Como de hábito no Brasil, sua dedicação à arte e cultura enfrentou dificuldades. Teve, muitas vezes, que superar obstáculos, mas, com obstinação, manteve – ao lado de Rosário Guillaume – o Conservatório Lavignac em plena atividade.

Outra paixão foi a regência do Madrigal Lavignac, cujo repertório de qualidade, que variava das canções medievais à música contemporânea, era escolhido cuidadosamente por ela. Era exigente nos ensaios, mas gostava de uma boa história contada pelas cantoras. Entremeava às músicas, textos referentes às épocas das composições, aos temas ou aos autores. Tudo escrito e pesquisado pela regente, transformando concertos em espetáculos inesquecíveis.
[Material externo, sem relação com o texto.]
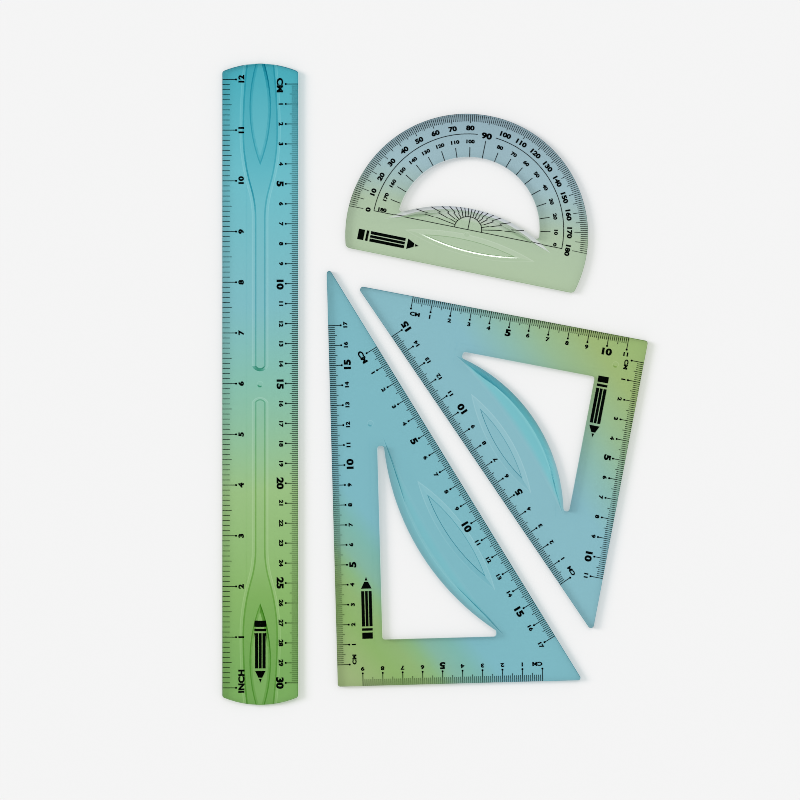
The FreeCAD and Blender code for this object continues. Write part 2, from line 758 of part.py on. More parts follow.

Como professora de piano, era querida e respeitada. Como compositora – escreveu muitas peças curtas para as turmas de Iniciação Musical – era admirada e aplaudida por pais e pelo público. Em suas inúmeras atividades voltadas à música era sinônimo de bom gosto e determinação.

Sua partida repentina deixou amigos, parceiros de trabalho e admiradores sem uma das maiores referências da cultura musical santista e brasileira. Que ficamos muito mais pobres artisticamente, não há dúvidas. Que os Planos Superiores estão musicalmente mais ricos, também. Que os pequenos anjos estão felizes com a chegada da mestra, com certeza. Mas que dói nos corações de quem a amava, dói! E muito!